Epistle: Exodus 23:20-23

Thus saith the Lord: Behold I will send My angel, who shall go before thee, and keep thee in thy journey, and bring thee into the place that I have prepared. Take notice of him, and hear his voice, and do not think him one to be contemned; for he will not forgive when thou hast sinned, and My name is in him. But if thou wilt hear his voice, and do all that I speak, I will be an enemy to thy enemies, and will afflict them that afflict thee. And My angel shall go before thee.

Gospel: Matthew 18:1-10

[]At that time the disciples came to Jesus, saying: Who thinkest Thou is the greater in the kingdom of heaven? And Jesus calling unto Him a little child, set him in the midst of them, and said: Amen I say to you, unless you be converted, and become as little children, you shall not enter into the kingdom of heaven. Whosoever therefore shall humble himself as this little child, he is the greater in the kingdom of heaven. And he that shall receive one such little child in My name receiveth Me. But he that shall scandalize one of these little ones that believe in Me, it were better for him that a millstone should be hanged about his neck, and that he should be drowned in the depth of the sea. Woe to the world because of scandals. For it must needs be that scandals come, but nevertheless, woe to that man by whom the scandal cometh. And if thy hand or thy foot scandalize thee, cut it off, and cast it from thee. It is better for thee to go into life maimed or lame, than having two hands or two feet, to be cast into everlasting fire. And if thy eye scandalize thee, pluck it out, and cast it from thee.

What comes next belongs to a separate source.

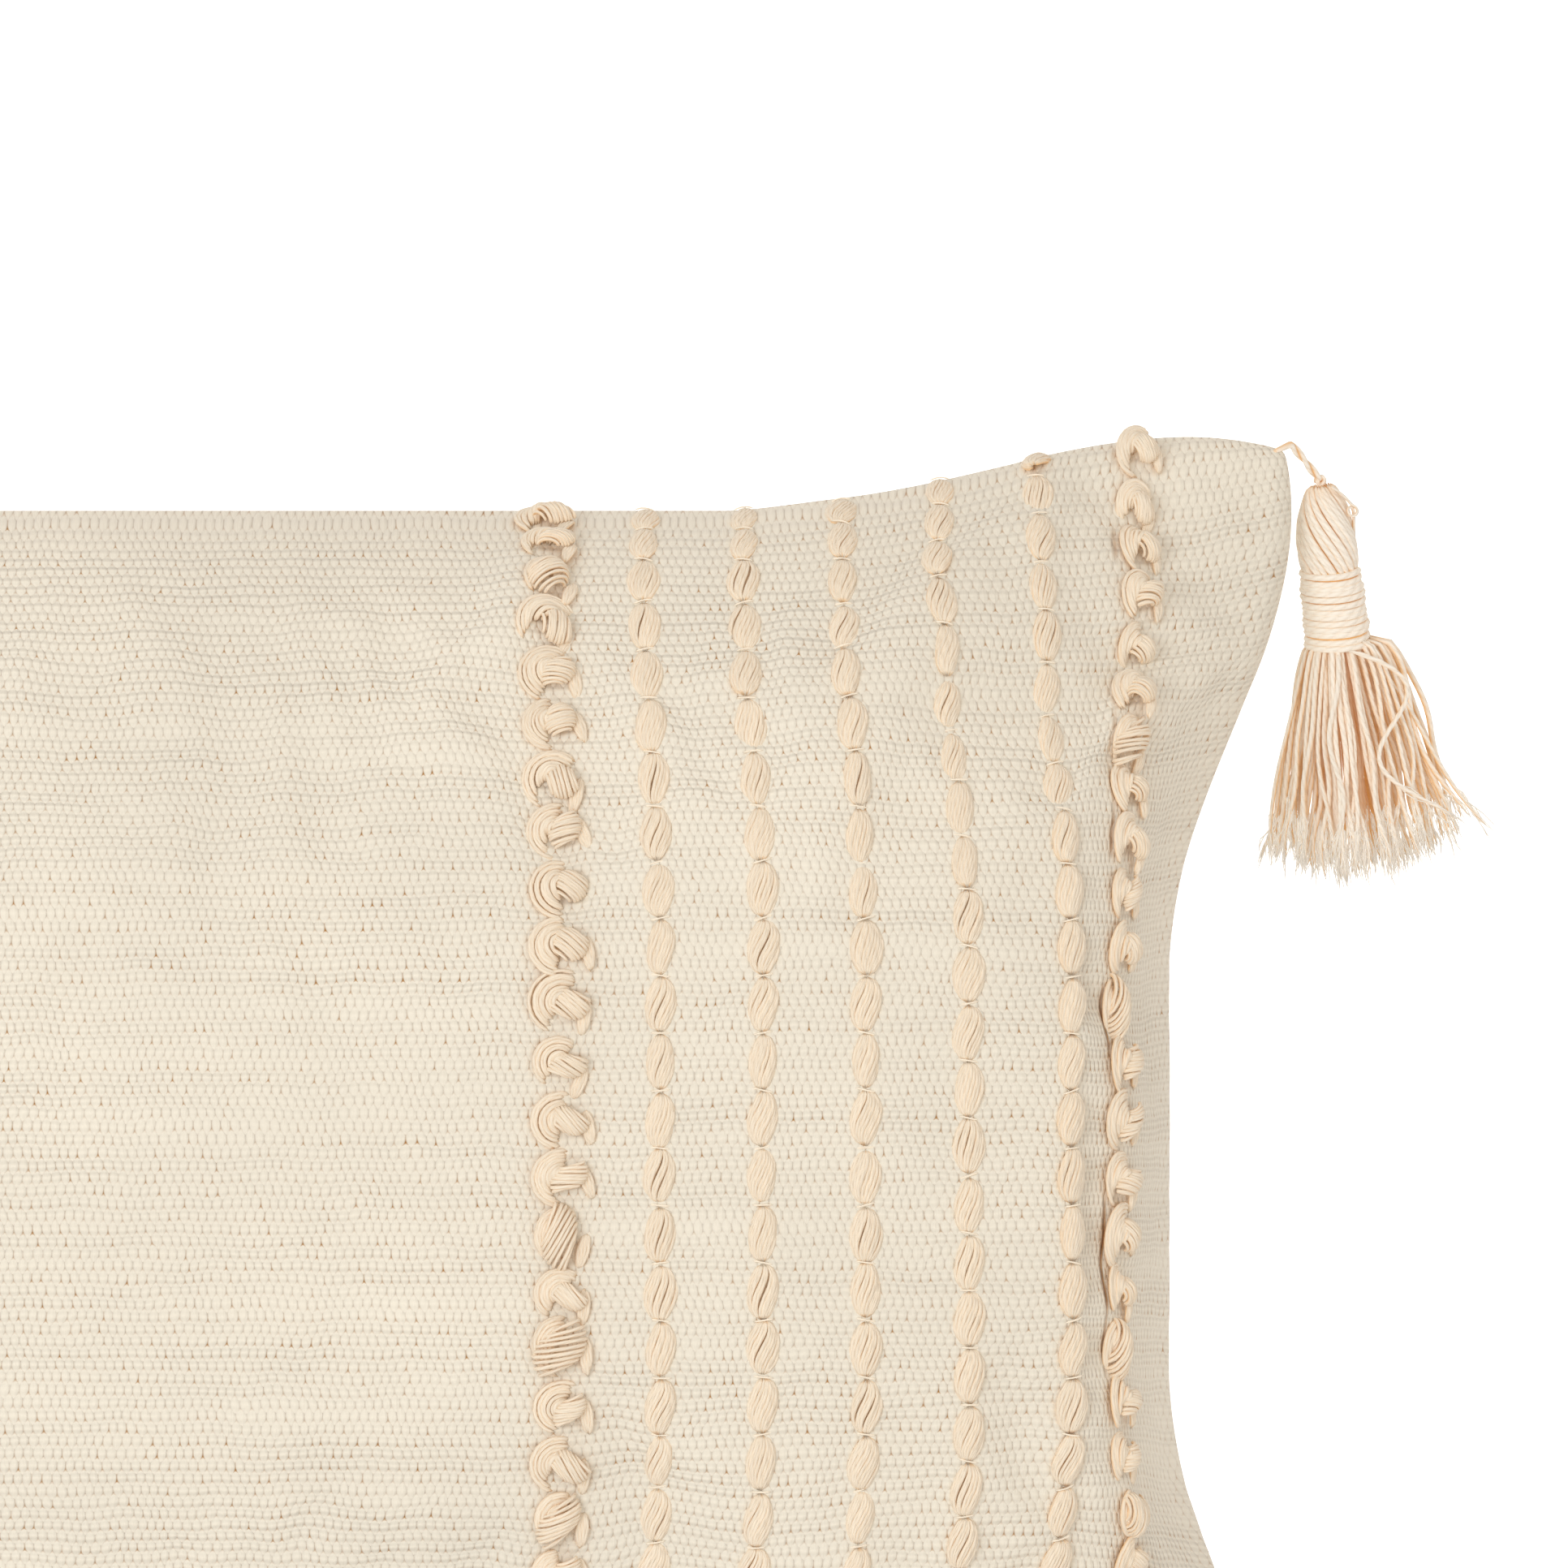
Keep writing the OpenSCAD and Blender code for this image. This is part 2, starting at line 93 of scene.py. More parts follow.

It is better for thee having one eye to enter into life, than having two eyes to be cast into hell fire. See that you despise not one of these little ones: for I say to you, that their angels in heaven always see the face of My Father Who is in heaven.

Prayer to the Guardian Angel

Angel of God, my guardian dear,
To whom His love commits me here,
Ever this day be at my side,
To light and guard, to rule and guide. Amen.